La sérendipité en pratique
L’art de la sérendipité réside dans la mise en pratique de cette vision. Il faut déjà noter que ceux des opérateurs de réseaux sociaux qui créent des chambres d’écho s’écartent des conditions premières de la sérendipité, puisque celle-ci « se nourrit » précisément – on l’a vu – de diversité et d’ouverture. En d’autres termes, ne vous fiez pas aux vertus de la virtualité – ses mobiles ne sont pas nécessairement de rendre service mais de servir et d’abord à ceux qui en ont fait leur métier. Cleevely parle en toute connaissance de cause : il a participé à la mise en oeuvre de réseaux de sérendipité à l’université de Cambridge. Leur succès lui en fait parler comme d’un laboratoire vivant pour observer les principes des réseaux en pratique et le potentiel des concepts théoriques qu’il expose – liens faibles, réseaux à monde petit, règle des trois degrés, redondance. Ils se manifestent tous, témoigne-t-il, de manière concrète, à travers les interactions quotidiennes sur le campus et dans la ville de Cambridge.

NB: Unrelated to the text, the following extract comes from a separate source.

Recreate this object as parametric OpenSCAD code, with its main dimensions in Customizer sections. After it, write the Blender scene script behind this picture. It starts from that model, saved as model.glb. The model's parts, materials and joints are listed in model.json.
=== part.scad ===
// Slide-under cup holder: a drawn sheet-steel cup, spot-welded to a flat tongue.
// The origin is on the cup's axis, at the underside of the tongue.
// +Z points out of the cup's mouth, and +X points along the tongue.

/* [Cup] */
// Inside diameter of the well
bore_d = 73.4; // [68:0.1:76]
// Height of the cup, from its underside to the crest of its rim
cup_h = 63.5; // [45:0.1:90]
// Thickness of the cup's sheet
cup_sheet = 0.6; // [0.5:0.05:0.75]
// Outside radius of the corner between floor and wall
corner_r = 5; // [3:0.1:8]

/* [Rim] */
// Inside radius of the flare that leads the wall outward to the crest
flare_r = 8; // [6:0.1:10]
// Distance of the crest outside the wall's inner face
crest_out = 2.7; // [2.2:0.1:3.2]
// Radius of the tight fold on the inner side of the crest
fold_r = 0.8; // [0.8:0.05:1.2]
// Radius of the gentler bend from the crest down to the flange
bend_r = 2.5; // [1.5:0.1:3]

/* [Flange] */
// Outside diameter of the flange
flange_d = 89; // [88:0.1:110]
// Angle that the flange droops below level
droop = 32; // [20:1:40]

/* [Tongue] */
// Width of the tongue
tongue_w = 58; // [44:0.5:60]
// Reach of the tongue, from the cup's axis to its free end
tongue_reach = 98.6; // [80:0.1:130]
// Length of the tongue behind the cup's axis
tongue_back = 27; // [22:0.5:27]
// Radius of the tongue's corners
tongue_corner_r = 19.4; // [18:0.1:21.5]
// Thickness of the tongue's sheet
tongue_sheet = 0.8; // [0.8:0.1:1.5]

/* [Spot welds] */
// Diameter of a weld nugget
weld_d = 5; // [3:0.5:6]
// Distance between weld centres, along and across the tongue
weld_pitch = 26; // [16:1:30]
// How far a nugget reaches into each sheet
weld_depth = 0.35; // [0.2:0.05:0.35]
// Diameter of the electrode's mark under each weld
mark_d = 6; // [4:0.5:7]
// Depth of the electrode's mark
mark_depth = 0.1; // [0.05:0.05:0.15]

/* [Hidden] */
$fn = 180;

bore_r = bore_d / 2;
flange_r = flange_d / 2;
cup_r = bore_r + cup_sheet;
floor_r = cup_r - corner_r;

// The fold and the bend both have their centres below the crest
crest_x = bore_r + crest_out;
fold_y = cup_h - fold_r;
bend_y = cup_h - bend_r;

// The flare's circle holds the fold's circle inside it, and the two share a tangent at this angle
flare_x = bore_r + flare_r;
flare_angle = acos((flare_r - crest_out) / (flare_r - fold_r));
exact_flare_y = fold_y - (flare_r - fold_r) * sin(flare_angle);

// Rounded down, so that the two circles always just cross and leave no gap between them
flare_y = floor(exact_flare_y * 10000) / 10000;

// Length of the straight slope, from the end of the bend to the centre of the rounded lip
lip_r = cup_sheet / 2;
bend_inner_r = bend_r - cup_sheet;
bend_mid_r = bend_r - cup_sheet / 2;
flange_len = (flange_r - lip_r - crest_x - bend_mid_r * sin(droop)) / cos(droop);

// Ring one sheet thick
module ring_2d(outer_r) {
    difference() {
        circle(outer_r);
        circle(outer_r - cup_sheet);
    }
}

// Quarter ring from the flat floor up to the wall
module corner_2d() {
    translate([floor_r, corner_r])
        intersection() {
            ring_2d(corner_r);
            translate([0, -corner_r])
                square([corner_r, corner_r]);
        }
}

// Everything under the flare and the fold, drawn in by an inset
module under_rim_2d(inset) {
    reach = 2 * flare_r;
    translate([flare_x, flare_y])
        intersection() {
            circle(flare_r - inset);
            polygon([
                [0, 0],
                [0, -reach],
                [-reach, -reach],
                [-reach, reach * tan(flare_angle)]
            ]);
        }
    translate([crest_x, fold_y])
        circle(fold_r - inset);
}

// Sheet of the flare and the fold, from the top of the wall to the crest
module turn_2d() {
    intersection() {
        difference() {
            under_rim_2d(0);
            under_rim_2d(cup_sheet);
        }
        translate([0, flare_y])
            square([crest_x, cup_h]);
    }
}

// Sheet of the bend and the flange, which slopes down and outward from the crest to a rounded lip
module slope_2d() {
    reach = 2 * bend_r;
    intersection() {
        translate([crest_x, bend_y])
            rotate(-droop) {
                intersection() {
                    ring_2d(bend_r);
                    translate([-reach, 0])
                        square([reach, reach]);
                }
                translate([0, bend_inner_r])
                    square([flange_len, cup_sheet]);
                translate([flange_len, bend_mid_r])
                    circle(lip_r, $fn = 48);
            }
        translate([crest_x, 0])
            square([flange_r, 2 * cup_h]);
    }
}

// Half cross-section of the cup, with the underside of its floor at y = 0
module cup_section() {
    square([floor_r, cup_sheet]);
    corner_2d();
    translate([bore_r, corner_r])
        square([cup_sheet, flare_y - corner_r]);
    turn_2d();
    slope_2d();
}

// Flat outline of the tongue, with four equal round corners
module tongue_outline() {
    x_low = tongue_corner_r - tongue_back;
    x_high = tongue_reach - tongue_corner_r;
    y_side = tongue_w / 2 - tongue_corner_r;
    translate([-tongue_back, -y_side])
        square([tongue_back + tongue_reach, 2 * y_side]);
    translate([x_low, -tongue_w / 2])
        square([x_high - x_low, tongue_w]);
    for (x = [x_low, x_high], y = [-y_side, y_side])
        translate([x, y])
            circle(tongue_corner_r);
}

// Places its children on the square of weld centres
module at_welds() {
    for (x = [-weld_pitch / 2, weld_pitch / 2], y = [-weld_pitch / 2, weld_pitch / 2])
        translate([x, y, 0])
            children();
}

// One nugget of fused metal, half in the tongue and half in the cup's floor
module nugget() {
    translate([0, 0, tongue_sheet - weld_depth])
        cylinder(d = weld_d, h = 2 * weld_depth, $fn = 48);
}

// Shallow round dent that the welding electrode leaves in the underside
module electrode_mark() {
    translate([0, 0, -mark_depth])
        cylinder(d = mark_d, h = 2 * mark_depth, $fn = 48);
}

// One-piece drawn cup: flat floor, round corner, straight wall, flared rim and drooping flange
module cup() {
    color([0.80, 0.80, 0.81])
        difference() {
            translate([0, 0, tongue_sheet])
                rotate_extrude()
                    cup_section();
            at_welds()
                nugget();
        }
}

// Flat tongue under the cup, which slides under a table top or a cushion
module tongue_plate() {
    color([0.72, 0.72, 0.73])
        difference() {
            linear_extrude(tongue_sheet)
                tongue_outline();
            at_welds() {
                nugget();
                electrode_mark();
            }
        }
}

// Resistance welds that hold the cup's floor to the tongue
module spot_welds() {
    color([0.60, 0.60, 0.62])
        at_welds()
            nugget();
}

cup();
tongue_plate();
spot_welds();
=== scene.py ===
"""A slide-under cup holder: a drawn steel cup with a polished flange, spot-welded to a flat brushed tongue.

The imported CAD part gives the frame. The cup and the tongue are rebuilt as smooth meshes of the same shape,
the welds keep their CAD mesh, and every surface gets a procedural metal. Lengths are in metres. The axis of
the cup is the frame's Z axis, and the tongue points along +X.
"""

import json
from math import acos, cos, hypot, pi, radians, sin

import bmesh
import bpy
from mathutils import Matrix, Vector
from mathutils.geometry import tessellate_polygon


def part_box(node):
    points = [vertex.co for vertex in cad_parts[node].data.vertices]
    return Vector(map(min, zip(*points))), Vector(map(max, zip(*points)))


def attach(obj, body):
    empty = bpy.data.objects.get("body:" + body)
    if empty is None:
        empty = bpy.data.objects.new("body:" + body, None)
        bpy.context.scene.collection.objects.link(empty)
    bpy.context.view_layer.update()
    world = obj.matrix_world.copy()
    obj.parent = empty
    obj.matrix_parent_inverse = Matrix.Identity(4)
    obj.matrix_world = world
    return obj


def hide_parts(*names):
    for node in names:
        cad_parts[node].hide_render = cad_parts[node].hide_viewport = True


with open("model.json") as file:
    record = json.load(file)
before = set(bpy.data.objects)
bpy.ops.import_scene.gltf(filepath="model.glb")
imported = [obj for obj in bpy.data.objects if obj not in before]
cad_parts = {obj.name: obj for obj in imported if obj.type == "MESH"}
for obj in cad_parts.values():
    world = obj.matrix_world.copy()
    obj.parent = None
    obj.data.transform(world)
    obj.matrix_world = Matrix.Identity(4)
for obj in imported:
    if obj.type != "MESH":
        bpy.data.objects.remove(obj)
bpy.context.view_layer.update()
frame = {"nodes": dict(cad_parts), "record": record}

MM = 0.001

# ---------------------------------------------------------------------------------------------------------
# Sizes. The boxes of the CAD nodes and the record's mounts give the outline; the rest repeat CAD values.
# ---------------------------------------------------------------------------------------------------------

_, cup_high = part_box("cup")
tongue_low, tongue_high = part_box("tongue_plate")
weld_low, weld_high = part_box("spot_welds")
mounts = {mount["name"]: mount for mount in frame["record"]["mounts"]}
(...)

On l’aura compris, la chance ne surgit pas de nulle part, inexplicablement. Encore faut-il être prêt à la remarquer et la saisir. Ce n’est pas simplement une question d’être au bon endroit au bon moment, ni même d’être intelligent, c’est une façon d’être, de penser et, surtout, d’agir. Audentes fortuna iuvat, dit le proverbe : la chance sourit aux audacieux.
Serendipity, It doesn’t happen by accident, David Cleevely, C&P, 336 pages.